Non, l'immigration n'est pas un problème ; l'immigration est un fait, un fait majeur de notre siècle qu'il nous faut aborder avec raison et dignité. Le problème, ce sont nos politiques d'immigration indignes, leur échec total et l'impasse dramatique dans laquelle nous a conduits le ministère de l'immigration, de l'intégration et de l'identité nationale institué par le président Nicolas Sarkozy. Le problème, c'est l'incapacité du président François Hollande à prendre la mesure des conséquences de la guerre en Syrie et son abandon en rase campagne de l'Allemagne d'Angela Merkel – capable, elle, de s'extraire de l'idéologie de son camp pour accueillir dignement les centaines de milliers de réfugiés. Le problème, c'est la lâcheté française, au diapason de la plupart des pays de l'Union, consistant à rejeter toutes les responsabilités – qui sont pourtant aussi les nôtres – sur l'Europe en général ou, plus directement, sur la Hongrie ou la Pologne, abandonnant dans le même temps à leurs difficultés les pays d'arrivée que sont la Grèce, l'Italie, Malte et l'Espagne. Le problème, c'est l'escalade vers le néant qui attise les passions tristes en activant la théorie du bouc émissaire étranger, dans un suivi coupable de l'extrême-droite.

Parce que le débat sur l'immigration est décidément mal posé dans notre pays, le groupe Libertés et territoires a voulu lancer une commission d'enquête parlementaire sur les migrations, que j'ai l'honneur de présider. Nous avons l'intime conviction que la crise de l'accueil des migrants en France est devenue une crise de la dignité humaine et qu'une société ne peut détourner indéfiniment son regard des atteintes à la dignité humaine sans en subir directement ou insidieusement les maux. Il ne s'agit pas seulement d'un coût économique, social ou sécuritaire, mais également d'un prix moral aux conséquences plus profondes.

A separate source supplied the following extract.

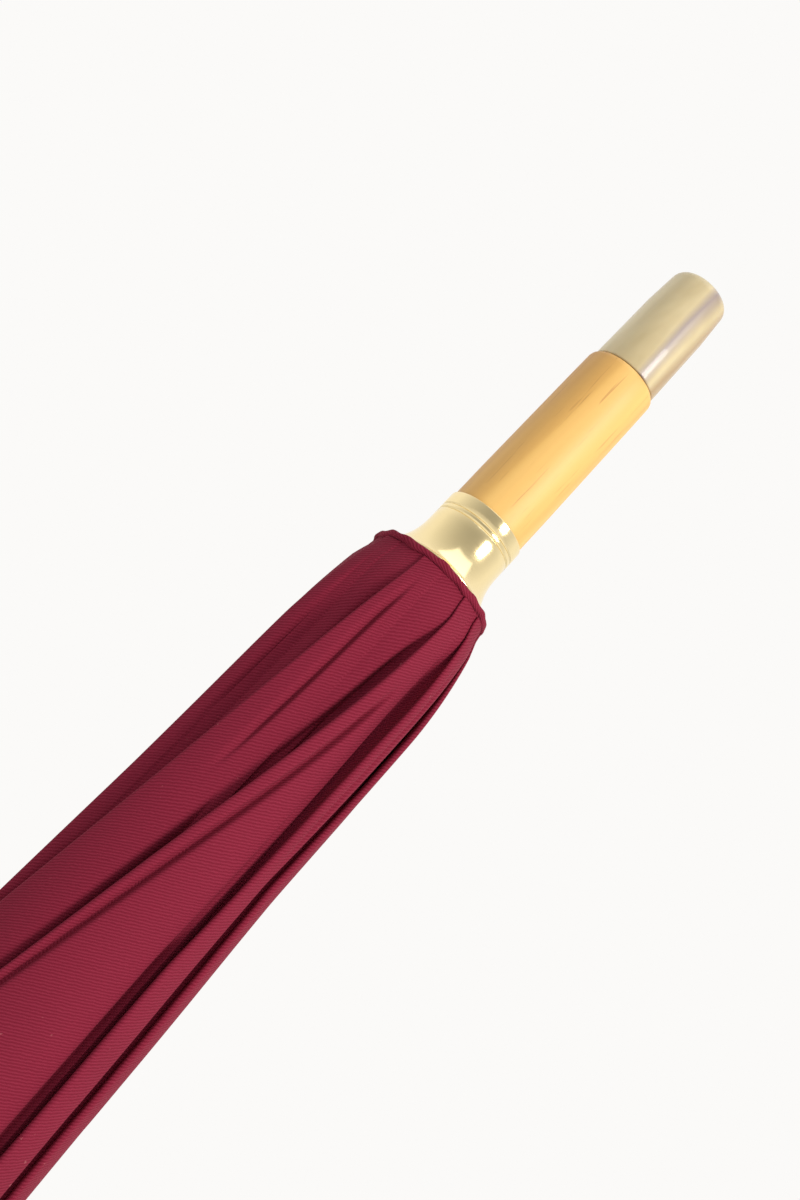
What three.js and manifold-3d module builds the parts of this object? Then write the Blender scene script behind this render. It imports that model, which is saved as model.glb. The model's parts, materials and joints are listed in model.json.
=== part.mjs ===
// A stick umbrella, furled: a solid wooden stick runs from the horn ferrule to the crook,
// and eight ribs, hinged on the notch under the crown, carry eight gores of cloth.
// Frame: millimetres, +Z towards the ferrule, origin on the stick's axis at the top of the
// handle, where the hand holds it. The pieces are drawn with zero at the notch wire, and the
// group then lifts them. The umbrella is modelled closed, which is the rest position.
import * as THREE from 'three';
import { mergeVertices } from 'three/addons/utils/BufferGeometryUtils.js';
import Module from 'manifold-3d';

const wasm = await Module();
wasm.setup();

// Driving dimensions
const RIB_COUNT = 8;
const RIB_LENGTH = 600;
const STRETCHER_REACH = 280; // from the notch wire down to the stretcher's rivet
const OPENING_ANGLE = THREE.MathUtils.degToRad(66);
const STICK_RADIUS = 8;
const WIRE_CIRCLE_RADIUS = 11.2; // where the ribs hang on the notch, and the stretchers on the runner
const ROSETTE_RADIUS = 14;
const HANDLE_RADIUS = 10.5;
const CROOK_RADIUS = 45; // of the handle's centreline

// The stick, from the handle up
const HANDLE_TOP = -692;
const CROOK_CENTRE_HEIGHT = -750;
const NOSE_LENGTH = 18;
const TENON_RADIUS = 5;
const TENON_LENGTH = 24;
const COLLAR_HEIGHT = 12;
const ROSETTE_BOTTOM = 5.2;
const ROSETTE_THICKNESS = 1.8;
const CAP_BOTTOM = 7.3;
const CAP_HEIGHT = 15;
const BARE_WOOD_LENGTH = 40.5;
const FERRULE_LENGTH = 25.2;
const FERRULE_RADIUS = 7;
const FERRULE_TIP_RADIUS = 6.3;
const SPIGOT_RADIUS = 4;
const SPIGOT_LENGTH = 12;

// Ribs and stretchers
const RIB_WIDTH = 2.6;
const RIB_DEPTH = 2.4;
const RIB_WALL = 0.6;
const BOW_HEIGHT = 9.6; // how far the closed ribs belly out around the stretchers
const BOW_POWER = 1.3; // above 1, the belly sits nearer to the handle
const TIP_SPREAD = 5.8;
const EYE_RADIUS = 1.5;
const EYE_HOLE_RADIUS = 0.8;
const EYE_THICKNESS = 1.4;
const RIVET_INSET = 3.6; // from the rib's centreline in to the stretcher's rivet
const RIVET_RADIUS = 0.6;
const EAR_THICKNESS = 0.8;
const EAR_GAP = 2.4;
const WIRE_RADIUS = 0.5;
const TIP_LENGTH = 15;

// Notch and runner
const CASTLE_RADIUS = 12.5;
const CASTLE_HALF_HEIGHT = 4.5;
const GROOVE_RADIUS = 10.3;
const SLOT_DEPTH_RADIUS = 9.4;
const GROOVE_HALF_HEIGHT = 1.2;
const SLOT_WIDTH = 2.2;
const RUNNER_BORE = 8.5;
const SLEEVE_RADIUS = 9.9;
const SLEEVE_LENGTH = 68;

// Catches
const CATCH_LENGTH = 30;
const CATCH_WIDTH = 2.4;
const CATCH_NOSE_RADIUS = 10.8;
const CATCH_CLEARANCE = 0.4;

// Cloth
const CLOTH_THICKNESS = 1;
const CLOTH_GAP = 0.7; // between a rib and the cloth over it
const CLOTH_END = 588;
const STRAP_WIDTH = 12;
const STRAP_TOP = 440;
const STRAP_BOTTOM = 584;

const GAP = 0.3;
const ROUND_SEGMENTS = 28;
const RIB_SPACING = (2 * Math.PI) / RIB_COUNT;

const wood = () => new THREE.MeshStandardMaterial({ color: '#dda65c', roughness: 0.45 });
const horn = () => new THREE.MeshStandardMaterial({ color: '#b9a98a', roughness: 0.35 });
const brass = () => new THREE.MeshStandardMaterial({ color: '#e0c060', roughness: 0.2, metalness: 1 });
const steel = () => new THREE.MeshStandardMaterial({ color: '#3c3d42', roughness: 0.4, metalness: 0.9 });
const cloth = () => new THREE.MeshStandardMaterial({ color: '#7d1b31', roughness: 0.9 });

const umbrella = new THREE.Group();
umbrella.position.z = -HANDLE_TOP;

function addPiece(name, geometry, material, azimuth = 0) {
  const mesh = new THREE.Mesh(geometry, material);
  mesh.name = name;
  mesh.rotation.z = azimuth;
  umbrella.add(mesh);
}

// Geometry helpers. Everything radial is drawn with x outwards from the stick's axis.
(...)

Au lieu de subir les migrations dans un esprit de forteresse assiégée au détriment de tous, migrants comme Français, en multipliant jusqu'à la nausée les atteintes à nos valeurs et à nos principes les plus fondamentaux pour, croit-on, dissuader les migrants de venir sur notre sol, nous ferions mieux d'adopter résolument l'approche inverse. Nous ferions mieux de gérer avec toute l'humanité qui est en notre pouvoir l'accueil de ces femmes, de ces hommes et de ces enfants qui quittent leur pays pour venir en Europe. Nous ferions bien mieux, aussi, de prévenir autant que possible les parcours du danger à travers les déserts, les mers et les océans par une véritable politique partenariale avec les pays d'émigration.

Aussi, à l'idée de diminuer l'assistance médicale aux migrants qui traverse votre proposition de résolution, je réponds qu'il faut, au contraire, améliorer autant que possible les dispositifs de santé pour les étrangers. Je le dis pour deux raisons : d'abord parce qu'en France, ni l'absence de droit au séjour, ni le fait d'occuper illégalement un site ne sauraient priver une personne de la jouissance des droits les plus fondamentaux tels que le droit d'être hébergé, d'être soigné, d'être scolarisé, de demander l'asile ou de ne pas subir de traitement inhumain ou dégradant ; ensuite, parce que la santé publique d'un pays se mesure à la qualité des soins prodigués aux plus précaires – et les migrants le sont pour beaucoup d'entre eux.

Mes chers collègues, plutôt que de tendre un doigt rageur vers les plus démunis, il faut comprendre les raisons de notre échec collectif en matière de politique migratoire. L'être humain en souffrance ne peut continuer d'être notre bouc émissaire.